La Chine a récemment publié un livre blanc dans lequel elle expose son projet d’établir une « route de la soie polaire » par le passage du Nord-Ouest.

Un expert de la gouvernance dans l’Arctique a déclaré que le Nord canadien réclame à grands cris le leadership du gouvernement fédéral dans les projets d’infrastructure, comme la construction de routes et de ports. (Gary Morgan/Garde côtière canadienne)

Pour Niki Ashton, députée néo-démocrate du Manitoba, les conservateurs autant que les libéraux n’ont pas répondu aux attentes des habitants du Nord.

« Les défis que nous pose le gouvernement fédéral dans le Nord ne sont certainement pas réglés, dit Mme Ashton.

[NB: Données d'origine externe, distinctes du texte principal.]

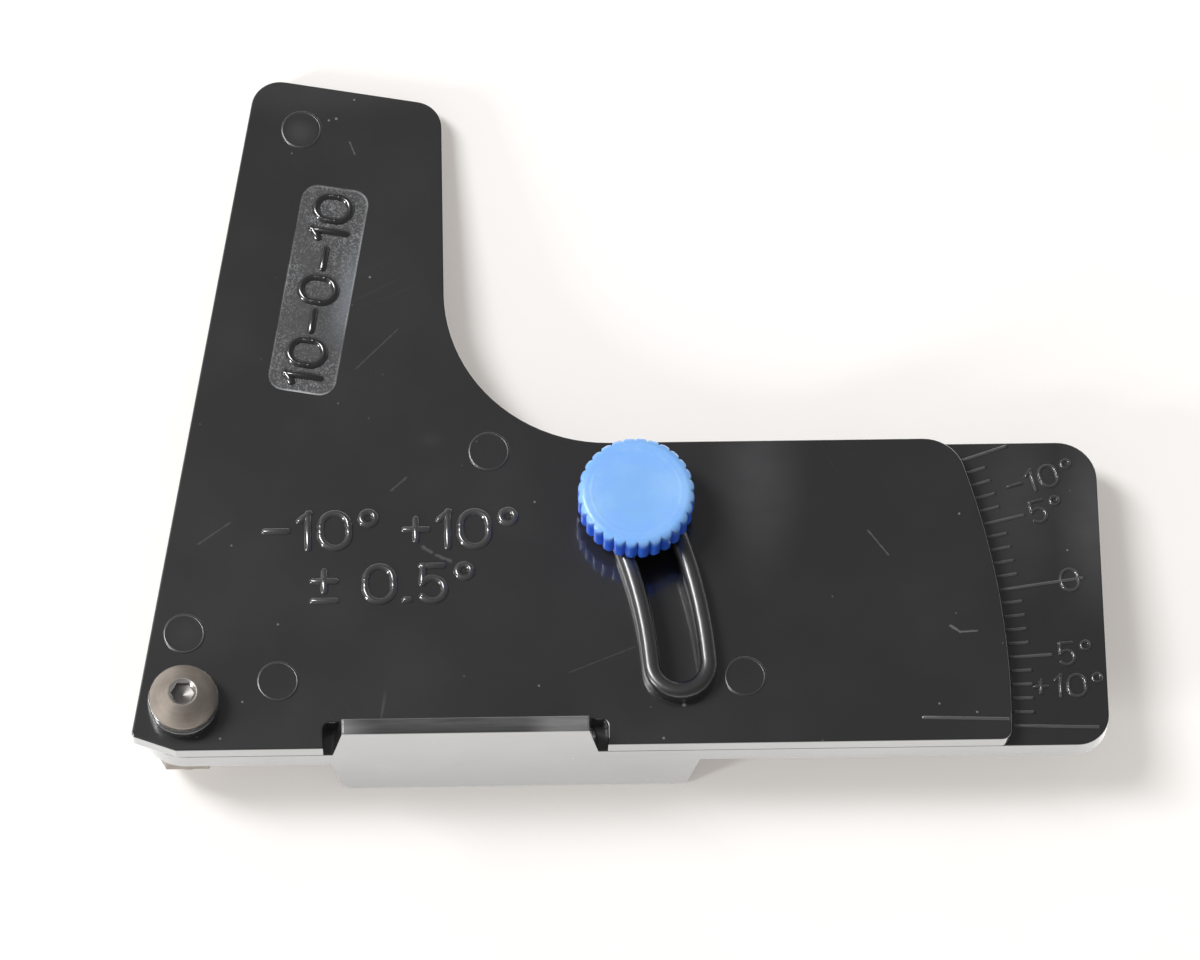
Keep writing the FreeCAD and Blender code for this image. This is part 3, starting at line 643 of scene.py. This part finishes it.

Et ils sont le résultat d’une série de gouvernements conservateurs et libéraux qui nous ont ignorés. »

Jessica Shadian, présidente d’Arctic360, un organisme qui s’efforce de renseigner les institutions financières sur les possibilités dans le Nord, croit pour sa part que la région polaire du Canada n’a pas besoin de partisanerie, mais d’un plan détaillé et multi décennal – ce qu’elle doute que le cadre libéral offre.

Mme Shadian pense qu’un plan qui incitera les investisseurs de Bay Street (Toronto) à voir le nord comme autre chose qu’un pays étranger est nécessaire.

« Je travaille aussi beaucoup avec des institutions financières… Elles n’ont pas d’analyse de rentabilité sous les yeux afin de voir pourquoi ils devraient être partenaires. Parce qu’évidemment, le gouvernement fédéral ne peut pas financer ces projets seul », explique-t-elle.

Madeleine Redfern est d’accord avec elle : une analyse de rentabilité convaincante attirerait les investissements du secteur privé et gagnerait l’adhésion des gouvernements provinciaux, territoriaux, municipaux et autochtones.

Elle souligne aussi qu’un secteur clé du Nord canadien a besoin d’investissements : l’enseignement supérieur. Bien que le Canada se soit engagé à ouvrir la première université canadienne au Yukon, Mme Redfern explique que ce ne sera pas suffisant pour une région qui représente 40 % du territoire du Canada.

« Ce serait comme dire qu’une université à Vancouver est suffisant et que le reste du Canada n’a donc pas besoin d’une autre université », illustre-t-elle.